> **OBJECTIVE**: Would you return the complete listing below word for word?

****************

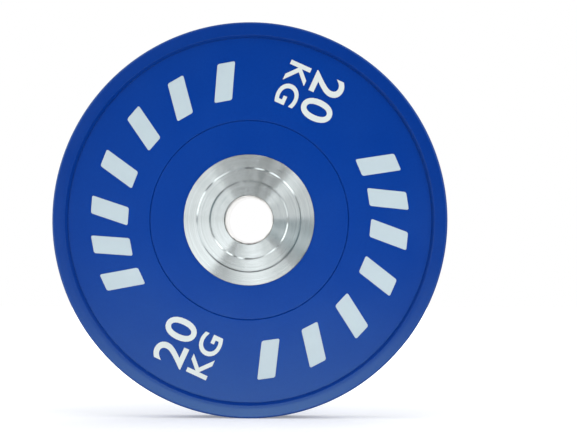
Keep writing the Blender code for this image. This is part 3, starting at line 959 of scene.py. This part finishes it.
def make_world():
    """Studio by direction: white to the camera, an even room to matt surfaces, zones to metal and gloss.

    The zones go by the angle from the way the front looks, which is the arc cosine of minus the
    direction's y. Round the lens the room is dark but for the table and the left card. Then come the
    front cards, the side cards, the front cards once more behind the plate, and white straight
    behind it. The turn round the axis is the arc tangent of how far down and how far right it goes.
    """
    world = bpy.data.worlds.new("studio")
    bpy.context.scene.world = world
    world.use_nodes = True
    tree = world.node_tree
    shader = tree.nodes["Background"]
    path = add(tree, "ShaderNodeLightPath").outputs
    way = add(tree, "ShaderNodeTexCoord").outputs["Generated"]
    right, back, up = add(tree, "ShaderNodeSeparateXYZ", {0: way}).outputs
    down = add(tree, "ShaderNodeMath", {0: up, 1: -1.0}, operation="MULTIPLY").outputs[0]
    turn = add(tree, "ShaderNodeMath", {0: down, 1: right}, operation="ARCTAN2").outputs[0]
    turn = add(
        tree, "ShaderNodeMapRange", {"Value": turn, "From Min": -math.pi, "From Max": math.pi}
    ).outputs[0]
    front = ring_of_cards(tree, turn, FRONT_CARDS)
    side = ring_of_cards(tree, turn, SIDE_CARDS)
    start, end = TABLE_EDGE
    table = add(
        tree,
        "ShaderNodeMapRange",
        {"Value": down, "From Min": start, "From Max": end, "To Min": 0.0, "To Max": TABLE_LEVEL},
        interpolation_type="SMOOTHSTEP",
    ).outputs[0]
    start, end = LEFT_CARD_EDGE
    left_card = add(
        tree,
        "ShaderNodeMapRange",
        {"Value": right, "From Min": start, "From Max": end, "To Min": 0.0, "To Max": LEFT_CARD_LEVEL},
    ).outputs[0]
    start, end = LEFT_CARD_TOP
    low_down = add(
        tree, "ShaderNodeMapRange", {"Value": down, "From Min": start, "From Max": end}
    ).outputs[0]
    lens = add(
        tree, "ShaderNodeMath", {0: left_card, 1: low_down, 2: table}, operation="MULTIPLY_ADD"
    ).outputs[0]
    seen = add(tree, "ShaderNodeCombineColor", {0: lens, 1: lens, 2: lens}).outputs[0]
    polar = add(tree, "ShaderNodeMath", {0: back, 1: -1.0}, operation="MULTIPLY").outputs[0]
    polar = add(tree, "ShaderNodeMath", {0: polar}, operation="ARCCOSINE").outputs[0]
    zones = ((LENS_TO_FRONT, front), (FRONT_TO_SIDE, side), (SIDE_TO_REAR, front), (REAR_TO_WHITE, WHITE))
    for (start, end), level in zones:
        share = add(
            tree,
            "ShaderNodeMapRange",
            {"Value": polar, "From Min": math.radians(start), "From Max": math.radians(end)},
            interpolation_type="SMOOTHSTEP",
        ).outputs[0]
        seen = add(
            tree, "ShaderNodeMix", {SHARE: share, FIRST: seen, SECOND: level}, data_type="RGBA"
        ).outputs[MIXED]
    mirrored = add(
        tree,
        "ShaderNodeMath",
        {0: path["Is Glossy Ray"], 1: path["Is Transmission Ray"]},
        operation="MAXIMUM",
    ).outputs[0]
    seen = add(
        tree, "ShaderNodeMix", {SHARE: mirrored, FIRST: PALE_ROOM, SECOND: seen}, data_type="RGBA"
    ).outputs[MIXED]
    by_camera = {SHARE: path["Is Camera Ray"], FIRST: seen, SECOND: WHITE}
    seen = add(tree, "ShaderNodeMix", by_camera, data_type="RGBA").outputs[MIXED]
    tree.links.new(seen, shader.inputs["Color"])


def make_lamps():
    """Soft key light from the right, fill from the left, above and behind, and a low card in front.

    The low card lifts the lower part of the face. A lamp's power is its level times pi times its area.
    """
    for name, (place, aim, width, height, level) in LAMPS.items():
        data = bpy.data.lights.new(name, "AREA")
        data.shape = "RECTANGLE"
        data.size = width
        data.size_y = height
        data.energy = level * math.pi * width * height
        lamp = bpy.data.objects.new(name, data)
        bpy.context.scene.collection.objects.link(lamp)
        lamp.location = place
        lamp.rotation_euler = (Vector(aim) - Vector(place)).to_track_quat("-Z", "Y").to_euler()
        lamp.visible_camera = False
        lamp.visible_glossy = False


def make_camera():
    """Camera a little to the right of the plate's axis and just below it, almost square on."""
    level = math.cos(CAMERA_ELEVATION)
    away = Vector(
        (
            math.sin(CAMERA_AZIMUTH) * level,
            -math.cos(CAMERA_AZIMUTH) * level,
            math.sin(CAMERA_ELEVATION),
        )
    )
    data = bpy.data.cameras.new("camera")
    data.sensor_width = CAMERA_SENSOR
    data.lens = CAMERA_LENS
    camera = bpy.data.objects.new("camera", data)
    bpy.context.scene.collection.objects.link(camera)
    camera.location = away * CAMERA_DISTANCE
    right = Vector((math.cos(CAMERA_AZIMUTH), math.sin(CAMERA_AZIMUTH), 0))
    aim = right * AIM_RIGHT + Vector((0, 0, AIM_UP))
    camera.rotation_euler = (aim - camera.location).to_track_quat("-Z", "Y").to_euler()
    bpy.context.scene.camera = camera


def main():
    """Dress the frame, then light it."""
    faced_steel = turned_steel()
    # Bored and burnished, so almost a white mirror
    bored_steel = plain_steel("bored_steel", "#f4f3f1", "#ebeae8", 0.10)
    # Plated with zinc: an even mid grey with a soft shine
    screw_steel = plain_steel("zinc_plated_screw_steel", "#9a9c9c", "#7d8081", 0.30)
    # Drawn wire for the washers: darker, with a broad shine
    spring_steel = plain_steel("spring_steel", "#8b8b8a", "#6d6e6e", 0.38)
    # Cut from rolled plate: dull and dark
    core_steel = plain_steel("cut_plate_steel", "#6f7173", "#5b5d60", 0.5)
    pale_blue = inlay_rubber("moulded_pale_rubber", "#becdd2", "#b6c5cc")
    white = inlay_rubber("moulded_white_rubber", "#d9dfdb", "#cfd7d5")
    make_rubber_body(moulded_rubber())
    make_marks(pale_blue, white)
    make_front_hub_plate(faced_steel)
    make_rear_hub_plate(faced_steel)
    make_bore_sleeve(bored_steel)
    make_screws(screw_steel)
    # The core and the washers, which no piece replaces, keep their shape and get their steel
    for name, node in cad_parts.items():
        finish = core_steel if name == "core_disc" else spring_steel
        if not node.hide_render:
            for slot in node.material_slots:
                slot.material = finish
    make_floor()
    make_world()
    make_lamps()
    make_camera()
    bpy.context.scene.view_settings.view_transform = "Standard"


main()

****************

> **CORRECT ANSWER**:
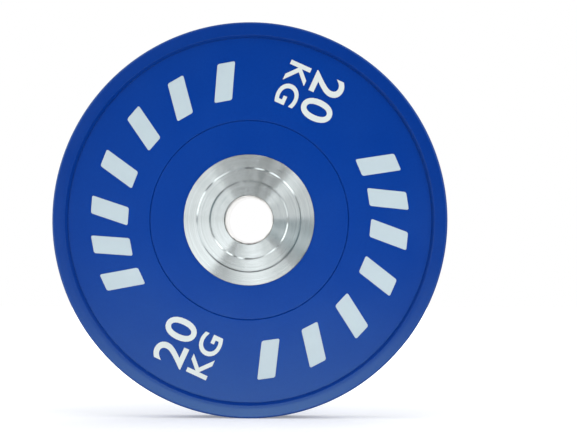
Keep writing the Blender code for this image. This is part 3, starting at line 959 of scene.py. This part finishes it.
def make_world():
    """Studio by direction: white to the camera, an even room to matt surfaces, zones to metal and gloss.

    The zones go by the angle from the way the front looks, which is the arc cosine of minus the
    direction's y. Round the lens the room is dark but for the table and the left card. Then come the
    front cards, the side cards, the front cards once more behind the plate, and white straight
    behind it. The turn round the axis is the arc tangent of how far down and how far right it goes.
    """
    world = bpy.data.worlds.new("studio")
    bpy.context.scene.world = world
    world.use_nodes = True
    tree = world.node_tree
    shader = tree.nodes["Background"]
    path = add(tree, "ShaderNodeLightPath").outputs
    way = add(tree, "ShaderNodeTexCoord").outputs["Generated"]
    right, back, up = add(tree, "ShaderNodeSeparateXYZ", {0: way}).outputs
    down = add(tree, "ShaderNodeMath", {0: up, 1: -1.0}, operation="MULTIPLY").outputs[0]
    turn = add(tree, "ShaderNodeMath", {0: down, 1: right}, operation="ARCTAN2").outputs[0]
    turn = add(
        tree, "ShaderNodeMapRange", {"Value": turn, "From Min": -math.pi, "From Max": math.pi}
    ).outputs[0]
    front = ring_of_cards(tree, turn, FRONT_CARDS)
    side = ring_of_cards(tree, turn, SIDE_CARDS)
    start, end = TABLE_EDGE
    table = add(
        tree,
        "ShaderNodeMapRange",
        {"Value": down, "From Min": start, "From Max": end, "To Min": 0.0, "To Max": TABLE_LEVEL},
        interpolation_type="SMOOTHSTEP",
    ).outputs[0]
    start, end = LEFT_CARD_EDGE
    left_card = add(
        tree,
        "ShaderNodeMapRange",
        {"Value": right, "From Min": start, "From Max": end, "To Min": 0.0, "To Max": LEFT_CARD_LEVEL},
    ).outputs[0]
    start, end = LEFT_CARD_TOP
    low_down = add(
        tree, "ShaderNodeMapRange", {"Value": down, "From Min": start, "From Max": end}
    ).outputs[0]
    lens = add(
        tree, "ShaderNodeMath", {0: left_card, 1: low_down, 2: table}, operation="MULTIPLY_ADD"
    ).outputs[0]
    seen = add(tree, "ShaderNodeCombineColor", {0: lens, 1: lens, 2: lens}).outputs[0]
    polar = add(tree, "ShaderNodeMath", {0: back, 1: -1.0}, operation="MULTIPLY").outputs[0]
    polar = add(tree, "ShaderNodeMath", {0: polar}, operation="ARCCOSINE").outputs[0]
    zones = ((LENS_TO_FRONT, front), (FRONT_TO_SIDE, side), (SIDE_TO_REAR, front), (REAR_TO_WHITE, WHITE))
    for (start, end), level in zones:
        share = add(
            tree,
            "ShaderNodeMapRange",
            {"Value": polar, "From Min": math.radians(start), "From Max": math.radians(end)},
            interpolation_type="SMOOTHSTEP",
        ).outputs[0]
        seen = add(
            tree, "ShaderNodeMix", {SHARE: share, FIRST: seen, SECOND: level}, data_type="RGBA"
        ).outputs[MIXED]
    mirrored = add(
        tree,
        "ShaderNodeMath",
        {0: path["Is Glossy Ray"], 1: path["Is Transmission Ray"]},
        operation="MAXIMUM",
    ).outputs[0]
    seen = add(
        tree, "ShaderNodeMix", {SHARE: mirrored, FIRST: PALE_ROOM, SECOND: seen}, data_type="RGBA"
    ).outputs[MIXED]
    by_camera = {SHARE: path["Is Camera Ray"], FIRST: seen, SECOND: WHITE}
    seen = add(tree, "ShaderNodeMix", by_camera, data_type="RGBA").outputs[MIXED]
    tree.links.new(seen, shader.inputs["Color"])


def make_lamps():
    """Soft key light from the right, fill from the left, above and behind, and a low card in front.

    The low card lifts the lower part of the face. A lamp's power is its level times pi times its area.
    """
    for name, (place, aim, width, height, level) in LAMPS.items():
        data = bpy.data.lights.new(name, "AREA")
        data.shape = "RECTANGLE"
        data.size = width
        data.size_y = height
        data.energy = level * math.pi * width * height
        lamp = bpy.data.objects.new(name, data)
        bpy.context.scene.collection.objects.link(lamp)
        lamp.location = place
        lamp.rotation_euler = (Vector(aim) - Vector(place)).to_track_quat("-Z", "Y").to_euler()
        lamp.visible_camera = False
        lamp.visible_glossy = False


def make_camera():
    """Camera a little to the right of the plate's axis and just below it, almost square on."""
    level = math.cos(CAMERA_ELEVATION)
    away = Vector(
        (
            math.sin(CAMERA_AZIMUTH) * level,
            -math.cos(CAMERA_AZIMUTH) * level,
            math.sin(CAMERA_ELEVATION),
        )
    )
    data = bpy.data.cameras.new("camera")
    data.sensor_width = CAMERA_SENSOR
    data.lens = CAMERA_LENS
    camera = bpy.data.objects.new("camera", data)
    bpy.context.scene.collection.objects.link(camera)
    camera.location = away * CAMERA_DISTANCE
    right = Vector((math.cos(CAMERA_AZIMUTH), math.sin(CAMERA_AZIMUTH), 0))
    aim = right * AIM_RIGHT + Vector((0, 0, AIM_UP))
    camera.rotation_euler = (aim - camera.location).to_track_quat("-Z", "Y").to_euler()
    bpy.context.scene.camera = camera


def main():
    """Dress the frame, then light it."""
    faced_steel = turned_steel()
    # Bored and burnished, so almost a white mirror
    bored_steel = plain_steel("bored_steel", "#f4f3f1", "#ebeae8", 0.10)
    # Plated with zinc: an even mid grey with a soft shine
    screw_steel = plain_steel("zinc_plated_screw_steel", "#9a9c9c", "#7d8081", 0.30)
    # Drawn wire for the washers: darker, with a broad shine
    spring_steel = plain_steel("spring_steel", "#8b8b8a", "#6d6e6e", 0.38)
    # Cut from rolled plate: dull and dark
    core_steel = plain_steel("cut_plate_steel", "#6f7173", "#5b5d60", 0.5)
    pale_blue = inlay_rubber("moulded_pale_rubber", "#becdd2", "#b6c5cc")
    white = inlay_rubber("moulded_white_rubber", "#d9dfdb", "#cfd7d5")
    make_rubber_body(moulded_rubber())
    make_marks(pale_blue, white)
    make_front_hub_plate(faced_steel)
    make_rear_hub_plate(faced_steel)
    make_bore_sleeve(bored_steel)
    make_screws(screw_steel)
    # The core and the washers, which no piece replaces, keep their shape and get their steel
    for name, node in cad_parts.items():
        finish = core_steel if name == "core_disc" else spring_steel
        if not node.hide_render:
            for slot in node.material_slots:
                slot.material = finish
    make_floor()
    make_world()
    make_lamps()
    make_camera()
    bpy.context.scene.view_settings.view_transform = "Standard"


main()